Lewis and Friedman dragged Blood Feast around the drive-in circuit for years, writing phony letters to editors in the next town on the map, posing as a minister complaining about the film's severity. Protests only sold more tickets. It worked, always, like a charm in Tampa. Things were different in Sarasota.
Friedman couldn't make anyone mad enough there to turn a profit. Then, an idea: He rented a motel room in Sarasota for a local address, then filed an injunction to keep Blood Feast out of "his" town. He got the publicity he wanted, and something he didn't expect.

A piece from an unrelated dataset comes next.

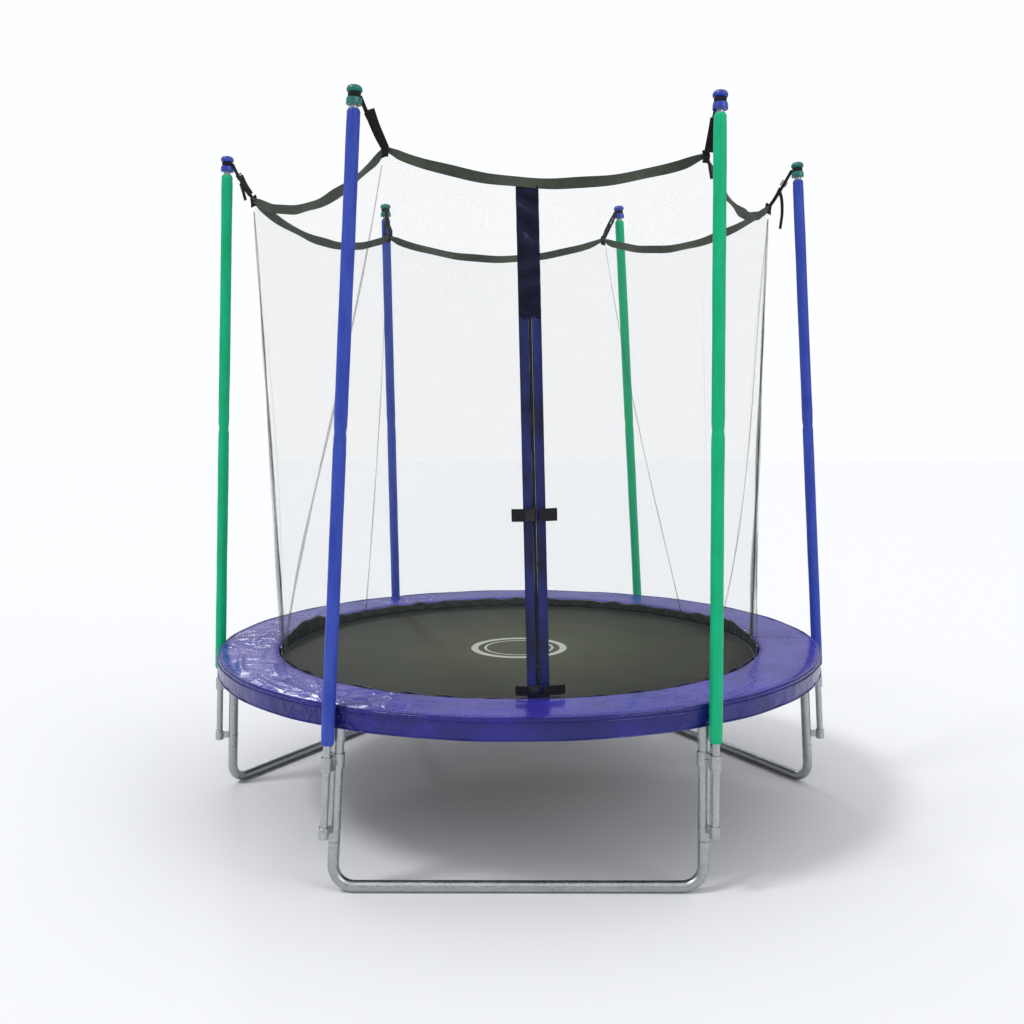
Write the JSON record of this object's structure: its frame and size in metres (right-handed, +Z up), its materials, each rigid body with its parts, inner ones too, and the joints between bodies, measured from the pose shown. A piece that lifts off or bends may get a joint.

The judge granted the injunction. Blood Feast could never be shown in Sarasota. Friedman hired an attorney to convince the judge that the plaintiff had seen the movie and had been wrong. This was, indeed, an educational film that should be seen. The injunction was overturned and Blood Feast made another killing.
Such shocking cinema is as old as The Great Train Robbery showing gunfights in 1903, and as recent as Mel Gibson's equally praised and maligned The Passion of the Christ. Whatever stuns moviegoers is likely something they haven't seen before, catches them by surprise and shakes them down. And some will want to ban it.
But, as Joe Bob noted, today's audiences are getting the same cheap thrills from amazing car-chase reality shows on TV and imported shockers from Japan that make U.S. gore seem tame. Yet the 16 films in Profoundly Disturbing each did something nasty first, becoming "a cultural artifact that you could celebrate because it was forbidden, it was antisocial, gross, sleazy and bizarre."
Joe Bob said: "I don't want to get too philosophical about it, but in a way it's like watching yourself watching the film. Part of the experience is being able to appreciate it on two levels: one, as an assault on the senses so it upsets Mom, and, secondly, as part of a subculture that only the cool initiates know about."